So I’m suffering with some kind of throat infection right now, in which each gland is swollen on different days and today is hurting the absolute s*** out of my left ear. And of course this is probably one of the last nice weekends for a long time. But that is not what I want to post about. No, I want to share the fever-induced realization I came to on Friday at work, when I was struggling to power through the day. At one point, there were a lot of different conversations going on around my cubicle, none of them particularly loud but I just couldn’t handle the sound of all of them at once. This is something that wouldn’t bother me on a normal day, but throw in a fever, chills (with the building AC still cranking) and the inability to swallow without pain and I just wanted to be anywhere but there.
Anyway, this took me back to a time when I was in the first grade and at one point during the school day, I started to feel really, really crappy. Same symptoms as above but I think I was nursing a higher fever at that point because I could barely focus. I was miserable and finally went up to ask if I could go to the nurse. We had a substitute that day, one I really liked because I think she’d read us Dr. Seuss books when I was in kindergarten and she was a nice older woman – except in this instance, she wouldn’t let me go to the nurse. I can’t remember her reasoning: it was either she didn’t believe that I was sick or it was later in the day and she figured I could suck it up and tough it out or whatever. But I was genuinely sick and I needed to lie down. That’s all I knew. I guess I wasn’t much of a hellraiser back then, because I went back to my desk and sat down and continued to feel crappy in silence.
Finally, our release was drawing near, and there was still some time left before dismissal, but what does our substitute want us to do for fun? Start drilling us with math problems for fun. And not just any math problems: multiplication. Which we hadn’t learned yet. She kept grilling us about this stuff and my classmates were like “Huh?” and I remember thinking “I DON’T KNOW I JUST WANT TO GO HOME.” At some point, my friend Kimberly, who was in second grade, came down to our classroom like she always did before dismissal because she walked home with my friend Brian and me.
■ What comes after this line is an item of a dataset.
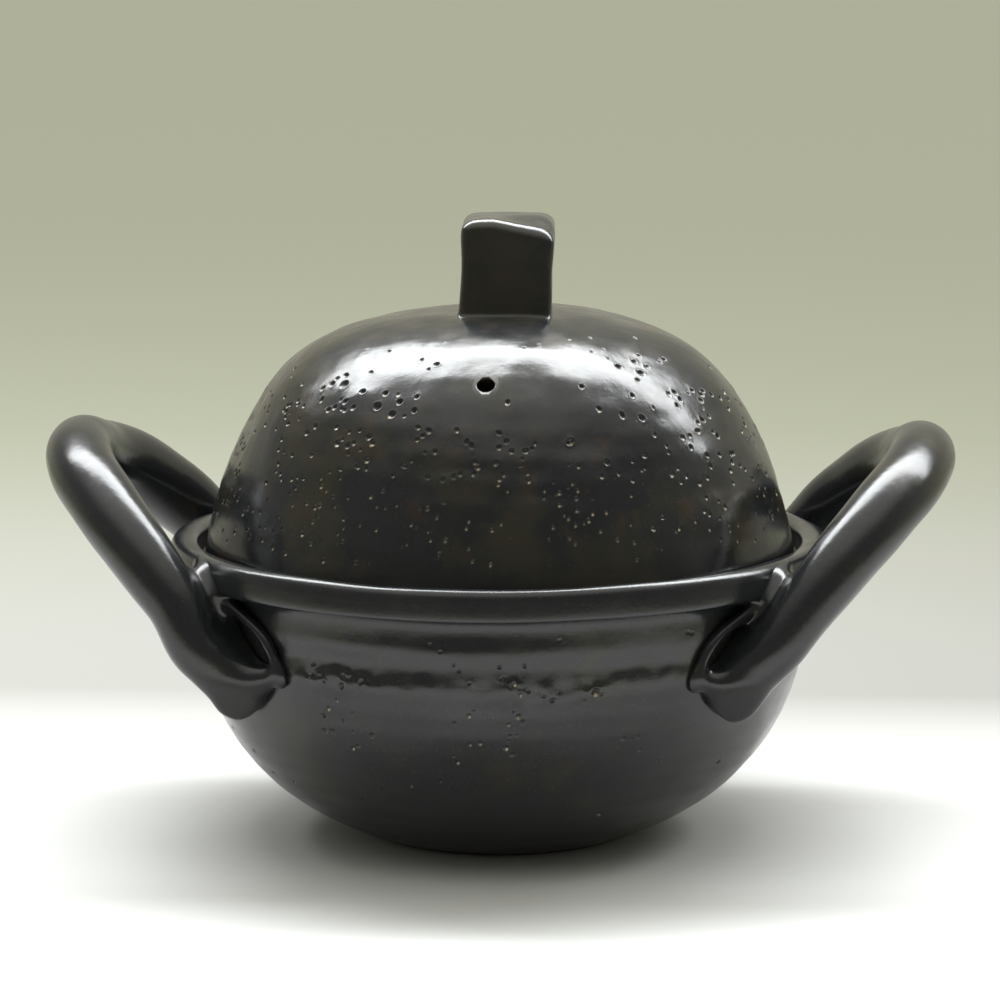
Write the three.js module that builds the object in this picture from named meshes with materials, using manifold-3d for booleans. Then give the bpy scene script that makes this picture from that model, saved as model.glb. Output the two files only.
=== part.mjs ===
// Lidded stoneware casserole (a clay pot of the donabe kind) with two coil handles
// and a bent-strap lid knob. Millimetres, +Z up, +X towards the right handle.
// Origin: centre of the foot, on the surface that the pot stands on.

import * as THREE from 'three';
import { mergeVertices } from 'three/addons/utils/BufferGeometryUtils.js';
import Module from 'manifold-3d';

const wasm = await Module();
wasm.setup();

// ---- driving dimensions ------------------------------------------------------

const TURNED_SIDES = 48;          // facets round every thrown piece
const GAP = 0.3;                  // clearance between pieces that touch

const FOOT_RADIUS = 46;           // outside of the ring that the pot stands on
const FOOT_RECESS_RADIUS = 38;    // trimmed hollow under the floor
const FOOT_RECESS_DEPTH = 2;
const FLOOR_TOP = 9;              // inside of the pot at its centre

const BELLY_RADIUS = 112.8;       // outside of the wall below the lip
const CREASE_Z = 98;              // where the lip rolls out of the wall
const LIP_RADIUS = 120;           // widest point of the rolled lip
const LIP_Z = 104.5;              // height of that widest point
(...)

The teacher starts grilling her about multiplication and of course she understands it because she’s in second grade and she’s learned it, so she kind of saved us there, but still. I had to sit through god knows how many more minutes at my desk, feeling awful, because of math – and not even math that was helping me learn. It was math for the sake of torture.
And that, ladies and gentlemen, is where my realization comes in: it’s probably half the reason I was terrible at the subject from there on in. Because if I can’t handle minor things like people talking when I’m sick at 34, I can imagine I was probably scarred for effing life over that little “game” of multiplication when I was 6. So there.
Now I’m going to go suck on a lozenge and try not to be bitter about any of this.